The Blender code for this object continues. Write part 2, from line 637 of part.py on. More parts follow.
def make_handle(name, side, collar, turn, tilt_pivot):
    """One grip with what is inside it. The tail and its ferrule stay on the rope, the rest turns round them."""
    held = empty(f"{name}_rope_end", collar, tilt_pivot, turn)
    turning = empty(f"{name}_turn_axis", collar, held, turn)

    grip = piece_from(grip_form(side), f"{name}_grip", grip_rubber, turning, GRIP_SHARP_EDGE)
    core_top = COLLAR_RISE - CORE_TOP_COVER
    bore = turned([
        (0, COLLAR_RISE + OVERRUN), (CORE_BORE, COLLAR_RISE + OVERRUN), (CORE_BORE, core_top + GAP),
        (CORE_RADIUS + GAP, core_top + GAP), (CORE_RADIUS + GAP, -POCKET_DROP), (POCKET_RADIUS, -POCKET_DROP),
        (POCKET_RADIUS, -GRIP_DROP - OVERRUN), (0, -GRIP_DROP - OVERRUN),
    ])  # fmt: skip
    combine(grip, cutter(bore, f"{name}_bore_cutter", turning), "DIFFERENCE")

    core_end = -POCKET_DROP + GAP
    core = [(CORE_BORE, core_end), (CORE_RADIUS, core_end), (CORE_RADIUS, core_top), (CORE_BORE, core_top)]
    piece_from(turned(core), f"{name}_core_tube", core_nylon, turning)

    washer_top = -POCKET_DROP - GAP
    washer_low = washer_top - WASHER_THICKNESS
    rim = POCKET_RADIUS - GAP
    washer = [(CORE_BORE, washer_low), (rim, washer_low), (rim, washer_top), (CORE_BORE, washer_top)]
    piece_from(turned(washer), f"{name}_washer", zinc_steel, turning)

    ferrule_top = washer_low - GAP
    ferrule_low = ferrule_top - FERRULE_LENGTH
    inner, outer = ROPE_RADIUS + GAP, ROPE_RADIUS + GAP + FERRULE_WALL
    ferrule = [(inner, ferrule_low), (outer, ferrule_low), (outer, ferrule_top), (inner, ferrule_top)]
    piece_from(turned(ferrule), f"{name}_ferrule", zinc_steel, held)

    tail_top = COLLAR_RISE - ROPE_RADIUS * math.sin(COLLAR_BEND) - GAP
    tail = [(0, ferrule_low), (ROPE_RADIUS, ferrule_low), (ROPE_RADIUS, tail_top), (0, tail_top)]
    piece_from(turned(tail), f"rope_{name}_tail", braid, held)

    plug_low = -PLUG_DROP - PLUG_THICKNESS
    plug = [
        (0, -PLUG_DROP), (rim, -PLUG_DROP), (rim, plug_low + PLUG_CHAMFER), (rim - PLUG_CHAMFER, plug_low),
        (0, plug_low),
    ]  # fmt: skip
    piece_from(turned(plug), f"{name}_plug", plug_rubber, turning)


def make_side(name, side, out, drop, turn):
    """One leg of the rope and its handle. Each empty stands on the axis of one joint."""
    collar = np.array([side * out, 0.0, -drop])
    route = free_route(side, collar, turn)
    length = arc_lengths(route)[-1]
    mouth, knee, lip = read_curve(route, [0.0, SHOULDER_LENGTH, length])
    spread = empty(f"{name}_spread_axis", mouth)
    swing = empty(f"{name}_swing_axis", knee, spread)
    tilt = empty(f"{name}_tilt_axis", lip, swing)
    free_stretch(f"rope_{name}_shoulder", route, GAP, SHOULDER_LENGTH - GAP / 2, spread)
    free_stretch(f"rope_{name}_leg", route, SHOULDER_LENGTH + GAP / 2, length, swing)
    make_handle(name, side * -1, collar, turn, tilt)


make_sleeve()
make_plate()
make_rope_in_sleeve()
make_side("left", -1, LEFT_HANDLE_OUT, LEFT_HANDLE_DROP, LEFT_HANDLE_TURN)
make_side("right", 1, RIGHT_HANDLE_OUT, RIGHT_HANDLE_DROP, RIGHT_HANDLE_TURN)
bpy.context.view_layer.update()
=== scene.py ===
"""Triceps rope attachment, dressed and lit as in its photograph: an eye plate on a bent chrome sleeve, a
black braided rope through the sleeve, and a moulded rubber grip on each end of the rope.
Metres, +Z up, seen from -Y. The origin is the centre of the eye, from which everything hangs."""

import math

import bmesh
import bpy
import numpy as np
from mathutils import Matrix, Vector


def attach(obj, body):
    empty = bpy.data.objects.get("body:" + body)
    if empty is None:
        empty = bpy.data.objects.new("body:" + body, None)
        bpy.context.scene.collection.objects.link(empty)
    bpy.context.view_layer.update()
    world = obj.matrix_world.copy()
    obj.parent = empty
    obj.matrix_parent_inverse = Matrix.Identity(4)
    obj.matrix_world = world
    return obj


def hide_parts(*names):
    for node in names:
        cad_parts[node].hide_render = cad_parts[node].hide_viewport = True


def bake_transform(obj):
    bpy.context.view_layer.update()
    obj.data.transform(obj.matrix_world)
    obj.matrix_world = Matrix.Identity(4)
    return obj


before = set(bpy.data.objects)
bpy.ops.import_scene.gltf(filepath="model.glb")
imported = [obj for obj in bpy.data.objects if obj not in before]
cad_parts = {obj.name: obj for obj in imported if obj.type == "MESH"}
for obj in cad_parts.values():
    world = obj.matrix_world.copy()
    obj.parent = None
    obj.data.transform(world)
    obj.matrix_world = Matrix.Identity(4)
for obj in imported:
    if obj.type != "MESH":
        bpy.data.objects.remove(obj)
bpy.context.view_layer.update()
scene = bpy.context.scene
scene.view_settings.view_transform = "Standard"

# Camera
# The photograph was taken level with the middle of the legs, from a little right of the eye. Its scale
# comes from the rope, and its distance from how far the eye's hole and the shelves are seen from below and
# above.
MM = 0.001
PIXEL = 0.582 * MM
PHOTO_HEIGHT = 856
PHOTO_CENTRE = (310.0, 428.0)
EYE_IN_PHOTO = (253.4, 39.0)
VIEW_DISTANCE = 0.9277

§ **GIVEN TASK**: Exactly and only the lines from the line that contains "make_sleeve()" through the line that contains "obj.matrix_parent_inverse = Matrix.Identity(4)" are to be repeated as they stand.

§ **TASK RESPONSE**:
make_sleeve()
make_plate()
make_rope_in_sleeve()
make_side("left", -1, LEFT_HANDLE_OUT, LEFT_HANDLE_DROP, LEFT_HANDLE_TURN)
make_side("right", 1, RIGHT_HANDLE_OUT, RIGHT_HANDLE_DROP, RIGHT_HANDLE_TURN)
bpy.context.view_layer.update()
=== scene.py ===
"""Triceps rope attachment, dressed and lit as in its photograph: an eye plate on a bent chrome sleeve, a
black braided rope through the sleeve, and a moulded rubber grip on each end of the rope.
Metres, +Z up, seen from -Y. The origin is the centre of the eye, from which everything hangs."""

import math

import bmesh
import bpy
import numpy as np
from mathutils import Matrix, Vector


def attach(obj, body):
    empty = bpy.data.objects.get("body:" + body)
    if empty is None:
        empty = bpy.data.objects.new("body:" + body, None)
        bpy.context.scene.collection.objects.link(empty)
    bpy.context.view_layer.update()
    world = obj.matrix_world.copy()
    obj.parent = empty
    obj.matrix_parent_inverse = Matrix.Identity(4)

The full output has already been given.